### Available data

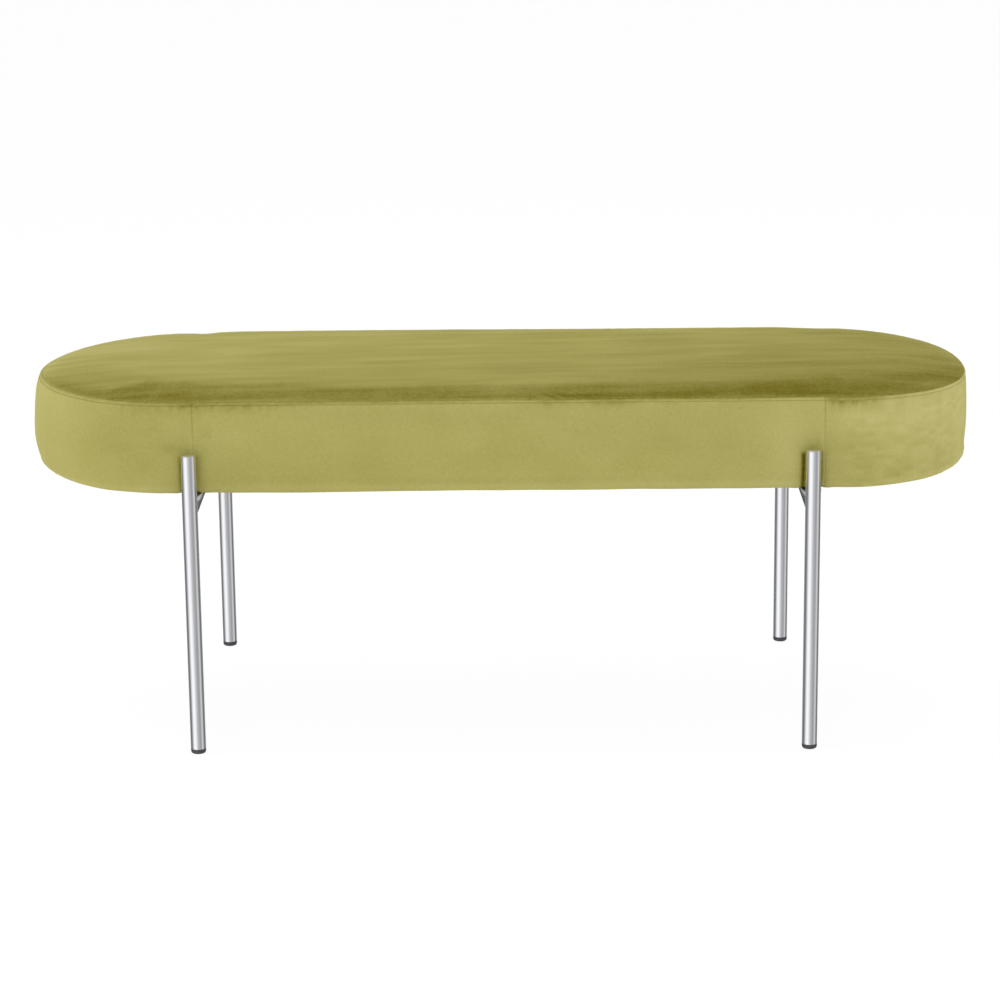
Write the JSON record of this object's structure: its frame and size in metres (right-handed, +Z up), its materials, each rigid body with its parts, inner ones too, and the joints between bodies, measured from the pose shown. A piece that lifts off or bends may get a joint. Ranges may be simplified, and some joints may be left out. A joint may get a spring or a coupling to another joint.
{
  "type": "upholstered bench",
  "caption": "Long backless bench with a velvet cushion seat with round ends, on slim round steel legs that rise against the outside of the seat.",
  "frame": {"origin": "on the floor under the middle of the bench", "axes": "+X along the seat to the viewer's right, +Y towards the back, +Z up"},
  "size_m": [1.1998, 0.475, 0.458],
  "materials": {
    "velvet": "short olive green velvet pile",
    "steel": "satin chromed steel tube",
    "glide": "matt dark grey moulded plastic",
    "zinc": "zinc plated",
    "plywood": "raw birch plywood",
    "pine": "planed softwood",
    "foam": "open cell seat foam",
    "wadding": "white polyester wadding",
    "dust_cloth": "black non-woven cloth"
  },
  "bodies": {
    "root": {"top_panel": "velvet", "front_band": "velvet", "back_band": "velvet", "left_end_band": "velvet", "right_end_band": "velvet", "dust_cover": "dust_cloth", "foam_pad": "foam", "side_wadding": "wadding", "base_board": "plywood", "deck_board": "plywood", "left_end_bend": "plywood", "right_end_bend": "plywood", "front_rail": "pine", "back_rail": "pine", "cross_rib_1": "pine", "cross_rib_2": "pine", "cross_rib_3": "pine", "cross_rib_4": "pine", "cross_rib_5": "pine", "front_left_leg": "steel", "front_right_leg": "steel", "back_left_leg": "steel", "back_right_leg": "steel", "front_left_cap": "steel", "front_right_cap": "steel", "back_left_cap": "steel", "back_right_cap": "steel", "front_left_glide": "glide", "front_right_glide": "glide", "back_left_glide": "glide", "back_right_glide": "glide", "left_cross_tube": "steel", "right_cross_tube": "steel", "front_left_plate": "steel", "front_right_plate": "steel", "back_left_plate": "steel", "back_right_plate": "steel", "front_left_outer_bolt": "zinc", "front_left_inner_bolt": "zinc", "front_right_outer_bolt": "zinc", "front_right_inner_bolt": "zinc", "back_left_outer_bolt": "zinc", "back_left_inner_bolt": "zinc", "back_right_outer_bolt": "zinc", "back_right_inner_bolt": "zinc", "front_left_outer_nut": "zinc", "front_left_inner_nut": "zinc", "front_right_outer_nut": "zinc", "front_right_inner_nut": "zinc", "back_left_outer_nut": "zinc", "back_left_inner_nut": "zinc", "back_right_outer_nut": "zinc", "back_right_inner_nut": "zinc"}
  },
  "joints": []
}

######

Task objective — Copy all lines in the listing above where the string "bodies" appears.

Exercise solution —
Write the JSON record of this object's structure: its frame and size in metres (right-handed, +Z up), its materials, each rigid body with its parts, inner ones too, and the joints between bodies, measured from the pose shown. A piece that lifts off or bends may get a joint. Ranges may be simplified, and some joints may be left out. A joint may get a spring or a coupling to another joint.
  "bodies": {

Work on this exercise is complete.